La giustizia presenta il conto a Massimo Di Girolamo, cinquantenne, condannato a un anno e tre mesi di reclusione per intermediazione illecita e sfruttamento del lavoro. La sentenza per l’imprenditore, originario di Ceccano ma risedente a Sulmona, è arrivata questa mattina dal Tribunale peligno. Ad infliggerla il giudice Francesca Pinacchio, che condanna Di Girolamo per le condizioni di lavoro di un suo dipendente, un guineano che lavorava come pastore nell’azienda dell’imprenditore.
Il giovane venne fermato nel 2018 dai carabinieri della stazione di Goriano Sicoli durante un pattugliamento sul territorio. Portato in caserma e identificato, il pastore raccontò delle miserabili condizioni di lavoro, con una busta paga di appena tre euro l’ora per accompagnare le pecore al pascolo. A ciò si aggiunsero anche le precarie condizioni igienico-sanitarie in cui versava l’appartamento dove risiedeva il giovane. Testimonianza che portò i militari dell’Arma al blitz per verificare lo stato dell’azienda ed acquisire la documentazione necessaria per il rilevamento delle criticità.
A poco è valsa la tesi difensiva dell’avvocato Maria Alba Cucchiella. Per il legale di Di Girolamo, non ci sarebbero riscontri sulle dichiarazioni del giovane pastore, che avrebbe potuto svolgere le proprie mansioni solo in un determinato orario. A detta dell’avvocato difensore, DI Girolamo avrebbe anche pagato di tasca propria le utenze dell’appartamento riservato al suo dipendente.
Ancor più salato potrebbe essere il prossimo conto che Di Girolamo dovrà pagare alla giustizia. L’imprenditore dovrà presentarsi davanti la corte il prossimo 2 ottobre, quando si terrà la prima udienza per la morte di un altro suo dipendente originario della Guinea, Ousmana Kourouma. Il ventitreenne, anch’esso pastore di mestiere, perse la vita nel 2019 all’interno dell’azienda agricola di Goriano Sicoli.
Un’intossicazione da monossido di carbonio stroncò il pastore. Questo quanto stabilito dal medico legale, Luigi Miccolis, dopo l’autopsia sulla salma. Una fine indegna, causata da un braciere acceso all’interno di quella angusta stanza nella quale cercò riparo dal freddo.

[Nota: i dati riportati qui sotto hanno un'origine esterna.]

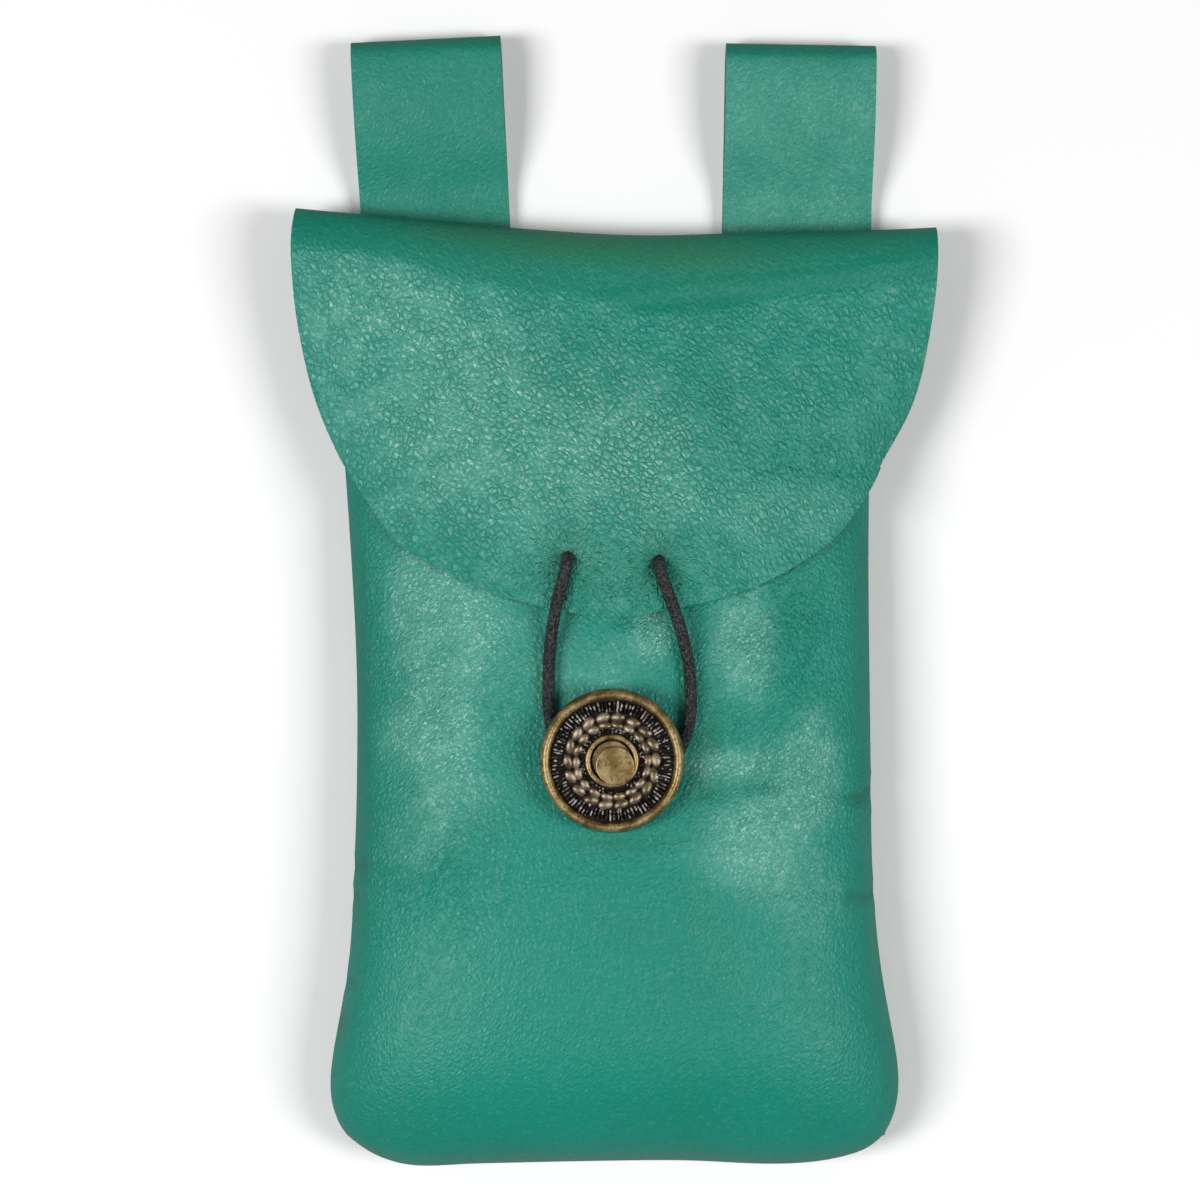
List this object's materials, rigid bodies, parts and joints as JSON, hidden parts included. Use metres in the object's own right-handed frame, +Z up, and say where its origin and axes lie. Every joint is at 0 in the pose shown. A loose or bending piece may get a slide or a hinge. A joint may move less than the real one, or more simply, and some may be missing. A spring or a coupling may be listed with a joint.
{
  "type": "medieval belt pouch",
  "caption": "Flapped leather belt pouch in mid green, with two belt loops and a black elastic cord that hooks on a cast antique brass button.",
  "frame": {"origin": "on the ground, under the middle of the whole pouch as it lies on its back", "axes": "+Z up, out of the pouch's front; +Y from the bottom seam towards the belt loops; +X to the right as seen from the front"},
  "size_m": [0.1146, 0.203, 0.0298],
  "materials": {
    "leather": "satin",
    "elastic": "matte",
    "antique_brass": "satin"
  },
  "bodies": {
    "root": {"back_and_flap": "leather", "front_panel": "leather", "belt_loop_left": "leather", "belt_loop_right": "leather", "closure_cord": "elastic", "button": "antique_brass"}
  },
  "joints": []
}
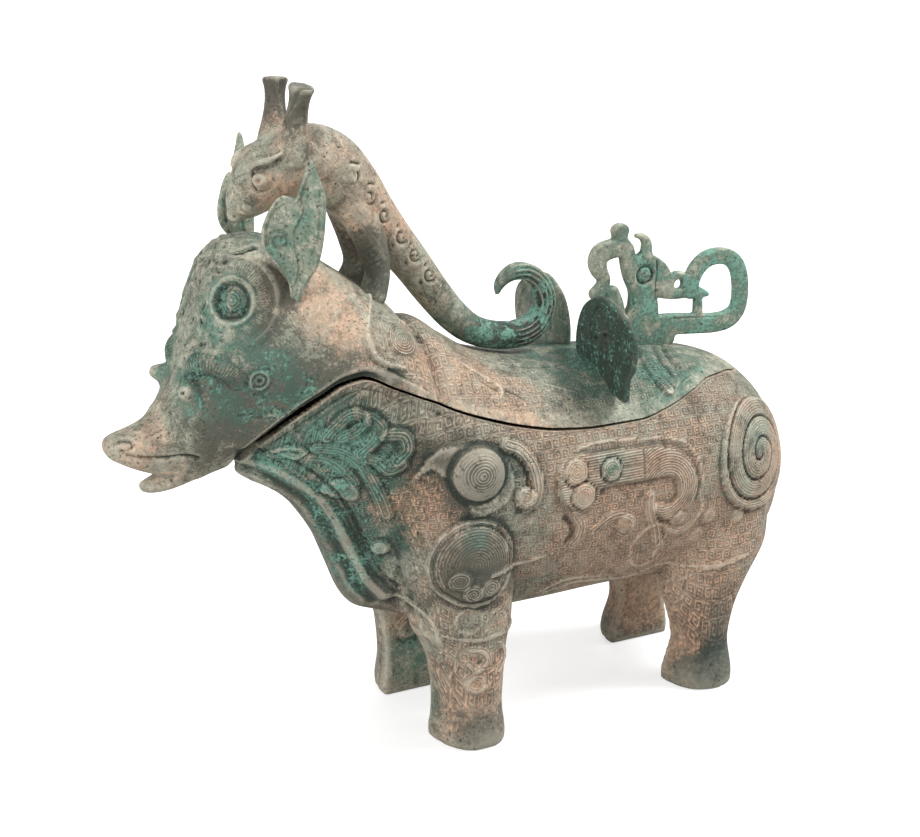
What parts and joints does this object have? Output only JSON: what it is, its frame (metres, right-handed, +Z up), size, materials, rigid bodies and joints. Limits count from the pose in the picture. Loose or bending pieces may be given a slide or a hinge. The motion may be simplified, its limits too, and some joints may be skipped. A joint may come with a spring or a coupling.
{
  "type": "animal-shaped zun vessel",
  "caption": "Cast bronze wine vessel shaped as a hoofed, long-snouted beast; its head and back lift off as a lid bearing a horned dragon and an openwork trunk handle.",
  "frame": {"origin": "on the ground, under the middle of the overall length and width", "axes": "+X towards the rump (the snout points to -X), +Y towards the beast's right side, +Z up"},
  "size_m": [0.325, 0.106, 0.2891],
  "materials": {
    "vessel_bronze": "bronze under a matt grey-green patina with verdigris and salmon-brown earth in the relief",
    "lid_bronze": "bronze under a matt grey-green patina, greener on the dragon's tail and the openwork handle"
  },
  "bodies": {
    "root": {"vessel": "vessel_bronze", "lid": "lid_bronze"}
  },
  "joints": []
}
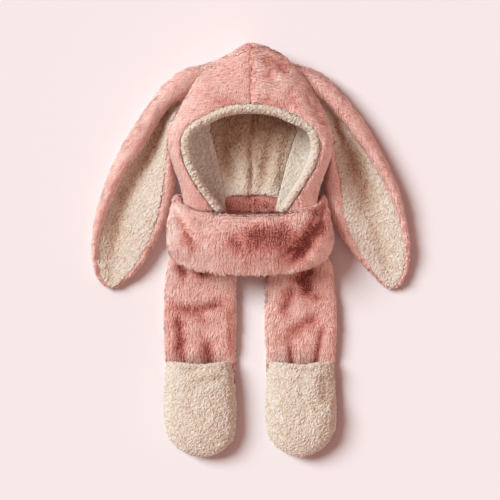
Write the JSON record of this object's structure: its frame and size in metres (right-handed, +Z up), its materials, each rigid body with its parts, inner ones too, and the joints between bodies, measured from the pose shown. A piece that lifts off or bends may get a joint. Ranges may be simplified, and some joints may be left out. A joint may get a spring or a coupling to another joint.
{
  "type": "plush animal hood scarf with lop ears and hand pockets",
  "caption": "Plush hood with long lop ears, a neck cowl and two scarf tails that end in hand pockets, lying on its back.",
  "frame": {"origin": "on the table, in the middle of the piece's outline", "axes": "+Z up from the table, +Y from the pockets towards the crown of the hood, +X to the wearer's left, which is the right in the picture"},
  "size_m": [0.4774, 0.6206, 0.0855],
  "materials": {
    "pink_plush": "soft dusty pink plush pile",
    "cream_sherpa": "cream curly sherpa pile"
  },
  "bodies": {
    "root": {"hood_panel_left": "pink_plush", "hood_panel_right": "pink_plush", "lining_left": "cream_sherpa", "lining_right": "cream_sherpa", "lining_back": "cream_sherpa", "face_trim": "cream_sherpa", "ear_left_outer": "pink_plush", "ear_left_inner": "cream_sherpa", "ear_right_outer": "pink_plush", "ear_right_inner": "cream_sherpa", "neck_cowl": "pink_plush", "tail_left": "pink_plush", "tail_lining_left": "cream_sherpa", "pocket_left": "cream_sherpa", "tail_right": "pink_plush", "tail_lining_right": "cream_sherpa", "pocket_right": "cream_sherpa"}
  },
  "joints": []
}
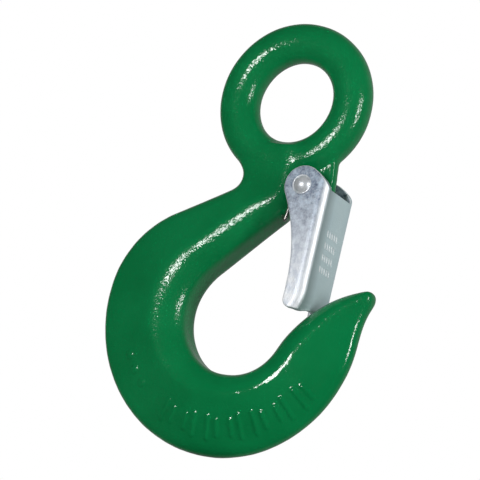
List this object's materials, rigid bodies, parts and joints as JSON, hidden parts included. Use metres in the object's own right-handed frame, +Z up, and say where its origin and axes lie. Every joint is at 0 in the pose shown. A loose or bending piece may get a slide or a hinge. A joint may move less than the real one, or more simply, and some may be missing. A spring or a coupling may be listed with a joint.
{
  "type": "eye hook with latch",
  "caption": "Forged lifting hook with a round eye, a teardrop-section bowl and a spring-closed sheet-steel safety latch across its throat.",
  "frame": {"origin": "bearing point of the eye: the middle of its top inside, where the hook hangs, on the mid-plane of the forging; the centre of the eye is 12.5 mm below it", "axes": "+Z up along the load line, +X across the throat towards the point of the hook, Y through the thickness"},
  "size_m": [0.0866, 0.0234, 0.1347],
  "materials": {
    "green_enamel": "thick gloss green enamel over forged steel, with a slight orange peel",
    "zinc_sheet": "bright zinc-plated pressed sheet, mottled on the ears",
    "rivet_steel": "polished domed rivet head, zinc plated",
    "spring_wire": "drawn spring steel wire"
  },
  "bodies": {
    "hook": {"hook_body": "green_enamel", "latch_spring": "spring_wire"},
    "latch": {"latch": "zinc_sheet", "pivot_pin": "rivet_steel"}
  },
  "joints": [
    {"name": "latch_swing", "type": "hinge", "parent": "hook", "child": "latch", "pos_m": [0.0144, 0, -0.03933], "axis": [0, 1, 0], "range_deg": [0, 50], "stiffness_Nm_per_rad": 0.05, "deforming": ["latch_spring"]}
  ]
}
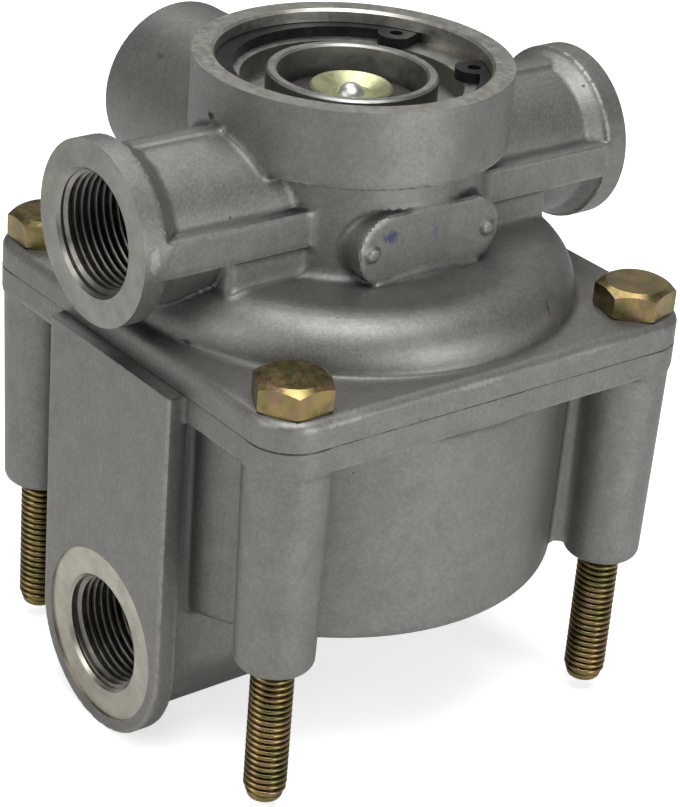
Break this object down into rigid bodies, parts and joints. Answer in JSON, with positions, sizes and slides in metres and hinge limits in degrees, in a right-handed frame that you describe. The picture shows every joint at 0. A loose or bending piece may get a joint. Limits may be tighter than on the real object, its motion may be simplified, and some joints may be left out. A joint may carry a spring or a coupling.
{
  "type": "relay valve",
  "caption": "Compressed-air relay valve with a cast upper body, radial threaded ports, a lower control cover and through bolts in the corners of a square flange.",
  "frame": {"origin": "centre of the bolt pattern, on the undersides of the bolt bosses", "axes": "+Z towards the exhaust at the top, +Y towards the supply port, -X towards the control port"},
  "size_m": [0.1092, 0.1019, 0.1253],
  "materials": {
    "cast_aluminium": "as cast, matte",
    "turned_aluminium": "turned",
    "yellow_zinc": "yellow zinc plated",
    "plated_washer": "zinc plated, satin",
    "bright_steel": "bright",
    "black_steel": "phosphated, black",
    "seal_rubber": "matte",
    "flap_rubber": "matte",
    "band_plastic": "matte"
  },
  "bodies": {
    "housing": {"port_body": "cast_aluminium", "control_cover": "cast_aluminium", "mounting_bolt_1": "yellow_zinc", "mounting_bolt_2": "yellow_zinc", "mounting_bolt_3": "yellow_zinc", "mounting_bolt_4": "yellow_zinc", "flange_seal": "seal_rubber", "exhaust_insert": "turned_aluminium", "insert_seal": "seal_rubber", "retaining_ring": "black_steel", "exhaust_flap": "flap_rubber", "flap_washer": "plated_washer", "flap_rivet": "bright_steel", "valve_spring": "bright_steel"},
    "inlet_valve": {"valve_tube": "turned_aluminium", "valve_rubber": "seal_rubber", "valve_seal": "seal_rubber", "spring_seat": "bright_steel"},
    "piston": {"relay_piston": "cast_aluminium", "exhaust_seat": "turned_aluminium", "piston_seal": "seal_rubber", "guide_band": "band_plastic"}
  },
  "joints": [
    {"name": "piston_slide", "type": "slide", "parent": "housing", "child": "piston", "axis": [0, 0, 1], "range_m": [0, 0.00445]},
    {"name": "valve_slide", "type": "slide", "parent": "housing", "child": "inlet_valve", "axis": [0, 0, 1], "range_m": [0, 0.0025], "stiffness_N_per_m": 400, "deforming": ["valve_spring"]}
  ],
  "couplings": [
    {"joint": "valve_slide", "follows": "piston_slide", "ratio": 0.56}
  ]
}
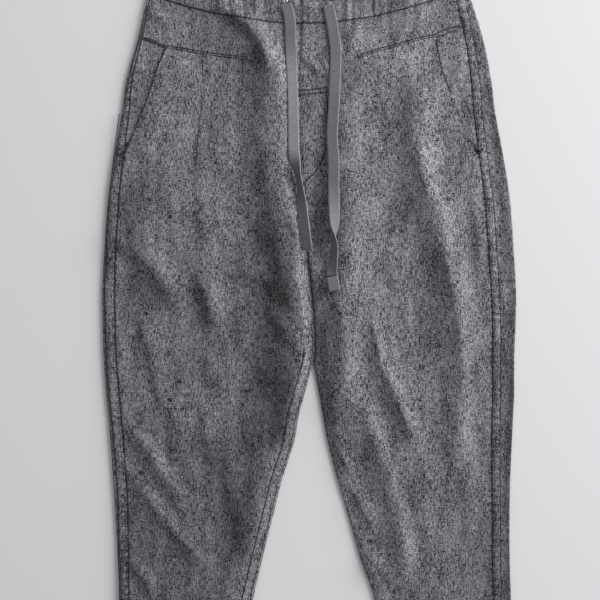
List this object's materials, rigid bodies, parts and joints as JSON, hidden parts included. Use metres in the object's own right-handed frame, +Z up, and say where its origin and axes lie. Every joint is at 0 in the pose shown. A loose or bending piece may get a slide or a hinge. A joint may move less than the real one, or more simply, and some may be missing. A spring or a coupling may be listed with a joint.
{
  "type": "drawstring trousers laid flat",
  "caption": "Tapered drawstring trousers with a wide thigh, gathered waistband and slant pockets, laid flat on their back.",
  "frame": {"origin": "middle of the garment's outline on the surface it lies on", "axes": "+Z up out of the front of the garment, +Y towards the waist, +X to the viewer's right"},
  "size_m": [0.546, 1.019, 0.027],
  "materials": {
    "cloth": "charcoal and off-white yarn-dyed chambray, matt",
    "tape": "mauve-grey twill tape",
    "eyelet": "nickel-plated ring"
  },
  "bodies": {
    "root": {"front_left": "cloth", "front_right": "cloth", "back_left": "cloth", "back_right": "cloth", "pocket_facing_left": "cloth", "pocket_facing_right": "cloth", "waistband_front": "cloth", "waistband_back": "cloth", "tape_left": "tape", "tape_right": "tape", "tape_tab_right": "tape", "eyelet_left": "eyelet"}
  },
  "joints": []
}
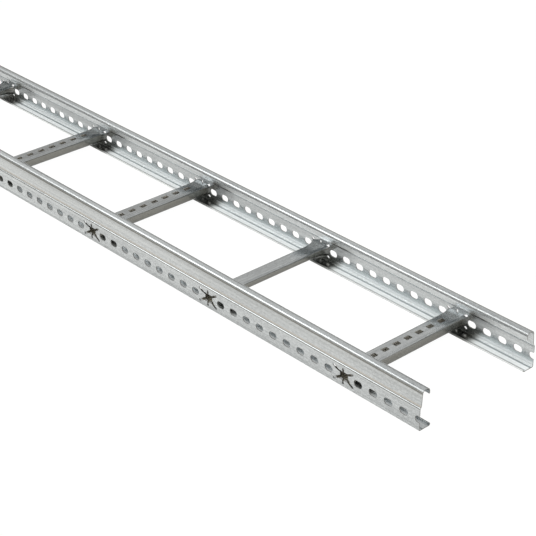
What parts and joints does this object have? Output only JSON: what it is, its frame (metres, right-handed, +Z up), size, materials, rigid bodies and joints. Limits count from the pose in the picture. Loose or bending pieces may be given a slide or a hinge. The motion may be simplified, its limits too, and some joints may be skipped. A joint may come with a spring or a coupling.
{
  "type": "cable ladder section",
  "caption": "Straight cable ladder section: perforated roll-formed side rails joined by hollow rungs that carry and tie down cables.",
  "frame": {"origin": "middle of the underside of the bounding box, on the plane that the bottom flanges lie on", "axes": "+X along the side rails, +Y across the ladder from the left rail to the right rail, +Z up, towards the rails' beads"},
  "size_m": [3, 0.2026, 0.055],
  "materials": {
    "galvanised_rail": "satin zinc coating",
    "galvanised_rung": "satin zinc coating"
  },
  "bodies": {
    "root": {"side_rail_left": "galvanised_rail", "side_rail_right": "galvanised_rail", "rung_01": "galvanised_rung", "rung_02": "galvanised_rung", "rung_03": "galvanised_rung", "rung_04": "galvanised_rung", "rung_05": "galvanised_rung", "rung_06": "galvanised_rung", "rung_07": "galvanised_rung", "rung_08": "galvanised_rung", "rung_09": "galvanised_rung", "rung_10": "galvanised_rung", "rung_11": "galvanised_rung", "rung_12": "galvanised_rung"}
  },
  "joints": []
}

Una fine sulla quale la procura della repubblica di Sulmona ha voluto far luce. Il giovane non aveva una casa dove alloggiare, se non quello stanzino rimediato che si è trasformato nella sua tomba.
La procura contesta a Di Girolamo di aver procurato la morte del giovane. La sua colpa, leggendo gli atti, sarebbe il “non aver garantito al giovane immigrato tutte le tutele di sussistenza richieste”.